**** COLLECTED DATA

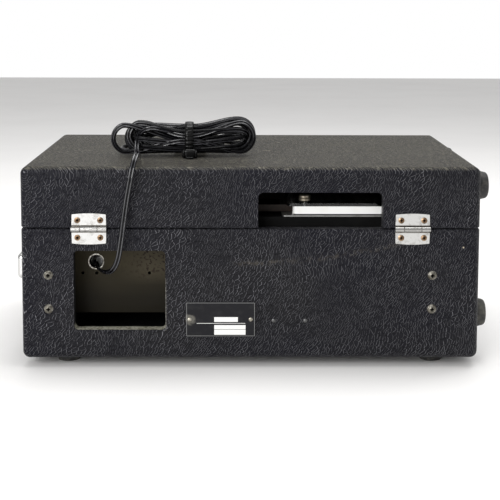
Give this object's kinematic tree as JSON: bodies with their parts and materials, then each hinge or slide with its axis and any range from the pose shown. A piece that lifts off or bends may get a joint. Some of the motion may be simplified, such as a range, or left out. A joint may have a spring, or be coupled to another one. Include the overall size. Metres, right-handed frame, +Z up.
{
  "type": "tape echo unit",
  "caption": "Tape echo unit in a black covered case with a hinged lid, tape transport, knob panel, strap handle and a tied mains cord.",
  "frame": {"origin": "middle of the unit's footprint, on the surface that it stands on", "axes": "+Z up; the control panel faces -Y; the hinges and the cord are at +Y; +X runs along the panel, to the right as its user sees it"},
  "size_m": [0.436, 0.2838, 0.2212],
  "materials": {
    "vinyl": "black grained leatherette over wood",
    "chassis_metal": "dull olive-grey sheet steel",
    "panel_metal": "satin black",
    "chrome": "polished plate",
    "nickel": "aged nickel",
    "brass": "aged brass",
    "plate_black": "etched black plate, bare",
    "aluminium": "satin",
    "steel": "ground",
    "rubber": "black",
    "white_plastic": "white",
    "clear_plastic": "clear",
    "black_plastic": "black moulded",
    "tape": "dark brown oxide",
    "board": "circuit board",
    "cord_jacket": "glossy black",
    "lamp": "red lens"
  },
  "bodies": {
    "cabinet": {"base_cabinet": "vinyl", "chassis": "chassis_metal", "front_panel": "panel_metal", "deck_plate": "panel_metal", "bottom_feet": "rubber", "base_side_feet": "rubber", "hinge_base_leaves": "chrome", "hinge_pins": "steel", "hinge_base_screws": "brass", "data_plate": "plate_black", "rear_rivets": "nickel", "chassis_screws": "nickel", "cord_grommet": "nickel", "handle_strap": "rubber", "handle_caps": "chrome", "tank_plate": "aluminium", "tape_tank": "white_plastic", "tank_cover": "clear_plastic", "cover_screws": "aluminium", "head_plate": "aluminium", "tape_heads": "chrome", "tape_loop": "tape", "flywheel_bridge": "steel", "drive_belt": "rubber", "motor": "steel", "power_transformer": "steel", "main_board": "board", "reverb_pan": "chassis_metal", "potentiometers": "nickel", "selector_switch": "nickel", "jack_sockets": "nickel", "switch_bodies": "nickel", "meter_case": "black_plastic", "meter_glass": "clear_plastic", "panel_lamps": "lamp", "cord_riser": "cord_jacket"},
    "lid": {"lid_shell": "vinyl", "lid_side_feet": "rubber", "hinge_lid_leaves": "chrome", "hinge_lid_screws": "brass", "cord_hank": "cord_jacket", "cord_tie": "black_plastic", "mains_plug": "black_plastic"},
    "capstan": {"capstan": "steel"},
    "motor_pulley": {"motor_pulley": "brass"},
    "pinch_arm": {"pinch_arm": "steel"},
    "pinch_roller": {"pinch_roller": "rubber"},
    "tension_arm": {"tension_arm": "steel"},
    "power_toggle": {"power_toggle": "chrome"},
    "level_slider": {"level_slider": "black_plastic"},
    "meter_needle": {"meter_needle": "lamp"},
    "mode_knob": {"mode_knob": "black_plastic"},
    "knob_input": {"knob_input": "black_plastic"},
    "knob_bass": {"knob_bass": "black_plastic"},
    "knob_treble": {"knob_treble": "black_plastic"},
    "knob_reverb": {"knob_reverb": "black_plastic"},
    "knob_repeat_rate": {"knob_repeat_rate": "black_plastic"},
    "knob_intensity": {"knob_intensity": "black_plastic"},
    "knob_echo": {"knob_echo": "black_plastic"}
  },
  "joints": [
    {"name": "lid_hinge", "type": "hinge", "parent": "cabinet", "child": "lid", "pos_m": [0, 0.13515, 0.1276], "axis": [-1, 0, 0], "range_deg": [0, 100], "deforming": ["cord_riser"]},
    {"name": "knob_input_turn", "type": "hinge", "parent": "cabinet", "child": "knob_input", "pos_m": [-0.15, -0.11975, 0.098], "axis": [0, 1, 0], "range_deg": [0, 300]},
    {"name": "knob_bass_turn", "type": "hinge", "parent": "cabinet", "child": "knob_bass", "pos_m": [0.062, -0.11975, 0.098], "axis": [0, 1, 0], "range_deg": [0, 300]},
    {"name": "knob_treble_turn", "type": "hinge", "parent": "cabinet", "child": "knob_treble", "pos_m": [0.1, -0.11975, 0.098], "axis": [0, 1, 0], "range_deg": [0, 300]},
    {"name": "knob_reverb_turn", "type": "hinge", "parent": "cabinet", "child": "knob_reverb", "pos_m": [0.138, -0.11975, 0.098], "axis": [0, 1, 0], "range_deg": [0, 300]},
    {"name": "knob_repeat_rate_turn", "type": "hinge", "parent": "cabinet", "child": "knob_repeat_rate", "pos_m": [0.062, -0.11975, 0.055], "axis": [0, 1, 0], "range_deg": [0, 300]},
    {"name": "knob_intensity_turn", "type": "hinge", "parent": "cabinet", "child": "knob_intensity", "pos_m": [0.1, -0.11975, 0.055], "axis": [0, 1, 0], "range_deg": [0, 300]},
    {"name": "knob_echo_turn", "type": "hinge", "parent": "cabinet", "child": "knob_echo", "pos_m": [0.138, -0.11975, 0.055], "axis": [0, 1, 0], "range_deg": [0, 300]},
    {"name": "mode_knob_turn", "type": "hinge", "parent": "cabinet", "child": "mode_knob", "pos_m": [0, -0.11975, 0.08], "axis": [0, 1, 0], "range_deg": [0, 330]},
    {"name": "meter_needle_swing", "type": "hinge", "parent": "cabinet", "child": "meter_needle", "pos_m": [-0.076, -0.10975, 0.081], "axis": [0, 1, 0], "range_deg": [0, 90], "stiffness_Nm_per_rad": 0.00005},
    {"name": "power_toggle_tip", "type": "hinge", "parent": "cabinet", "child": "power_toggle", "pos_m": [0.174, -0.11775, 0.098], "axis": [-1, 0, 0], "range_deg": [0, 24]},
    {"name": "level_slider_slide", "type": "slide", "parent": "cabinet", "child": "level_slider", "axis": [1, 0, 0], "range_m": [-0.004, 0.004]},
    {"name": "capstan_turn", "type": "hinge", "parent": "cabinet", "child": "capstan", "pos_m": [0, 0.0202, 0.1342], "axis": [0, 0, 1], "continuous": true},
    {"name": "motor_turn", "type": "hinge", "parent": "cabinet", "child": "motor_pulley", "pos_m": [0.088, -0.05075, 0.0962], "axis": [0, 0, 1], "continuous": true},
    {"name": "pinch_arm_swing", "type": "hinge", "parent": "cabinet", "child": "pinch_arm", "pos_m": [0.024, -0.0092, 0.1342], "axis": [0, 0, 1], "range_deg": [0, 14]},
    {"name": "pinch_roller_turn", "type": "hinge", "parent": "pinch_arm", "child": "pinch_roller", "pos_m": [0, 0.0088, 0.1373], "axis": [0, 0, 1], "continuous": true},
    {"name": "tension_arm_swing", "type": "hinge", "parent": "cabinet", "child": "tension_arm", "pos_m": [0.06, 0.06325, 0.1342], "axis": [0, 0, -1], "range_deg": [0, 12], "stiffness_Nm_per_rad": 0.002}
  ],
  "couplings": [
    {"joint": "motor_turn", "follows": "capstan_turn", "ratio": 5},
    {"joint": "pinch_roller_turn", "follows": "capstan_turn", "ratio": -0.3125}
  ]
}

********

▸ **STATED GOAL**
Extract all lines as given.

▸ **FINAL ANSWER**
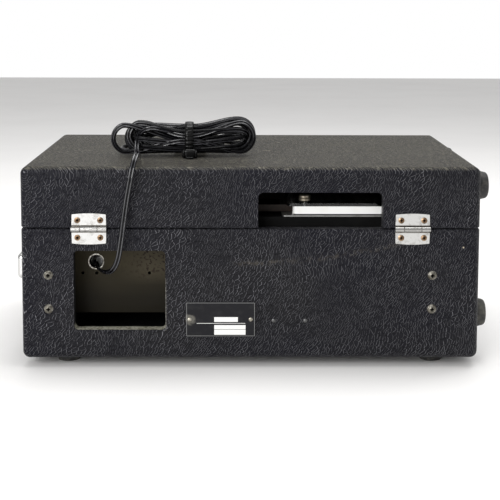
Give this object's kinematic tree as JSON: bodies with their parts and materials, then each hinge or slide with its axis and any range from the pose shown. A piece that lifts off or bends may get a joint. Some of the motion may be simplified, such as a range, or left out. A joint may have a spring, or be coupled to another one. Include the overall size. Metres, right-handed frame, +Z up.
{
  "type": "tape echo unit",
  "caption": "Tape echo unit in a black covered case with a hinged lid, tape transport, knob panel, strap handle and a tied mains cord.",
  "frame": {"origin": "middle of the unit's footprint, on the surface that it stands on", "axes": "+Z up; the control panel faces -Y; the hinges and the cord are at +Y; +X runs along the panel, to the right as its user sees it"},
  "size_m": [0.436, 0.2838, 0.2212],
  "materials": {
    "vinyl": "black grained leatherette over wood",
    "chassis_metal": "dull olive-grey sheet steel",
    "panel_metal": "satin black",
    "chrome": "polished plate",
    "nickel": "aged nickel",
    "brass": "aged brass",
    "plate_black": "etched black plate, bare",
    "aluminium": "satin",
    "steel": "ground",
    "rubber": "black",
    "white_plastic": "white",
    "clear_plastic": "clear",
    "black_plastic": "black moulded",
    "tape": "dark brown oxide",
    "board": "circuit board",
    "cord_jacket": "glossy black",
    "lamp": "red lens"
  },
  "bodies": {
    "cabinet": {"base_cabinet": "vinyl", "chassis": "chassis_metal", "front_panel": "panel_metal", "deck_plate": "panel_metal", "bottom_feet": "rubber", "base_side_feet": "rubber", "hinge_base_leaves": "chrome", "hinge_pins": "steel", "hinge_base_screws": "brass", "data_plate": "plate_black", "rear_rivets": "nickel", "chassis_screws": "nickel", "cord_grommet": "nickel", "handle_strap": "rubber", "handle_caps": "chrome", "tank_plate": "aluminium", "tape_tank": "white_plastic", "tank_cover": "clear_plastic", "cover_screws": "aluminium", "head_plate": "aluminium", "tape_heads": "chrome", "tape_loop": "tape", "flywheel_bridge": "steel", "drive_belt": "rubber", "motor": "steel", "power_transformer": "steel", "main_board": "board", "reverb_pan": "chassis_metal", "potentiometers": "nickel", "selector_switch": "nickel", "jack_sockets": "nickel", "switch_bodies": "nickel", "meter_case": "black_plastic", "meter_glass": "clear_plastic", "panel_lamps": "lamp", "cord_riser": "cord_jacket"},
    "lid": {"lid_shell": "vinyl", "lid_side_feet": "rubber", "hinge_lid_leaves": "chrome", "hinge_lid_screws": "brass", "cord_hank": "cord_jacket", "cord_tie": "black_plastic", "mains_plug": "black_plastic"},
    "capstan": {"capstan": "steel"},
    "motor_pulley": {"motor_pulley": "brass"},
    "pinch_arm": {"pinch_arm": "steel"},
    "pinch_roller": {"pinch_roller": "rubber"},
    "tension_arm": {"tension_arm": "steel"},
    "power_toggle": {"power_toggle": "chrome"},
    "level_slider": {"level_slider": "black_plastic"},
    "meter_needle": {"meter_needle": "lamp"},
    "mode_knob": {"mode_knob": "black_plastic"},
    "knob_input": {"knob_input": "black_plastic"},
    "knob_bass": {"knob_bass": "black_plastic"},
    "knob_treble": {"knob_treble": "black_plastic"},
    "knob_reverb": {"knob_reverb": "black_plastic"},
    "knob_repeat_rate": {"knob_repeat_rate": "black_plastic"},
    "knob_intensity": {"knob_intensity": "black_plastic"},
    "knob_echo": {"knob_echo": "black_plastic"}
  },
  "joints": [
    {"name": "lid_hinge", "type": "hinge", "parent": "cabinet", "child": "lid", "pos_m": [0, 0.13515, 0.1276], "axis": [-1, 0, 0], "range_deg": [0, 100], "deforming": ["cord_riser"]},
    {"name": "knob_input_turn", "type": "hinge", "parent": "cabinet", "child": "knob_input", "pos_m": [-0.15, -0.11975, 0.098], "axis": [0, 1, 0], "range_deg": [0, 300]},
    {"name": "knob_bass_turn", "type": "hinge", "parent": "cabinet", "child": "knob_bass", "pos_m": [0.062, -0.11975, 0.098], "axis": [0, 1, 0], "range_deg": [0, 300]},
    {"name": "knob_treble_turn", "type": "hinge", "parent": "cabinet", "child": "knob_treble", "pos_m": [0.1, -0.11975, 0.098], "axis": [0, 1, 0], "range_deg": [0, 300]},
    {"name": "knob_reverb_turn", "type": "hinge", "parent": "cabinet", "child": "knob_reverb", "pos_m": [0.138, -0.11975, 0.098], "axis": [0, 1, 0], "range_deg": [0, 300]},
    {"name": "knob_repeat_rate_turn", "type": "hinge", "parent": "cabinet", "child": "knob_repeat_rate", "pos_m": [0.062, -0.11975, 0.055], "axis": [0, 1, 0], "range_deg": [0, 300]},
    {"name": "knob_intensity_turn", "type": "hinge", "parent": "cabinet", "child": "knob_intensity", "pos_m": [0.1, -0.11975, 0.055], "axis": [0, 1, 0], "range_deg": [0, 300]},
    {"name": "knob_echo_turn", "type": "hinge", "parent": "cabinet", "child": "knob_echo", "pos_m": [0.138, -0.11975, 0.055], "axis": [0, 1, 0], "range_deg": [0, 300]},
    {"name": "mode_knob_turn", "type": "hinge", "parent": "cabinet", "child": "mode_knob", "pos_m": [0, -0.11975, 0.08], "axis": [0, 1, 0], "range_deg": [0, 330]},
    {"name": "meter_needle_swing", "type": "hinge", "parent": "cabinet", "child": "meter_needle", "pos_m": [-0.076, -0.10975, 0.081], "axis": [0, 1, 0], "range_deg": [0, 90], "stiffness_Nm_per_rad": 0.00005},
    {"name": "power_toggle_tip", "type": "hinge", "parent": "cabinet", "child": "power_toggle", "pos_m": [0.174, -0.11775, 0.098], "axis": [-1, 0, 0], "range_deg": [0, 24]},
    {"name": "level_slider_slide", "type": "slide", "parent": "cabinet", "child": "level_slider", "axis": [1, 0, 0], "range_m": [-0.004, 0.004]},
    {"name": "capstan_turn", "type": "hinge", "parent": "cabinet", "child": "capstan", "pos_m": [0, 0.0202, 0.1342], "axis": [0, 0, 1], "continuous": true},
    {"name": "motor_turn", "type": "hinge", "parent": "cabinet", "child": "motor_pulley", "pos_m": [0.088, -0.05075, 0.0962], "axis": [0, 0, 1], "continuous": true},
    {"name": "pinch_arm_swing", "type": "hinge", "parent": "cabinet", "child": "pinch_arm", "pos_m": [0.024, -0.0092, 0.1342], "axis": [0, 0, 1], "range_deg": [0, 14]},
    {"name": "pinch_roller_turn", "type": "hinge", "parent": "pinch_arm", "child": "pinch_roller", "pos_m": [0, 0.0088, 0.1373], "axis": [0, 0, 1], "continuous": true},
    {"name": "tension_arm_swing", "type": "hinge", "parent": "cabinet", "child": "tension_arm", "pos_m": [0.06, 0.06325, 0.1342], "axis": [0, 0, -1], "range_deg": [0, 12], "stiffness_Nm_per_rad": 0.002}
  ],
  "couplings": [
    {"joint": "motor_turn", "follows": "capstan_turn", "ratio": 5},
    {"joint": "pinch_roller_turn", "follows": "capstan_turn", "ratio": -0.3125}
  ]
}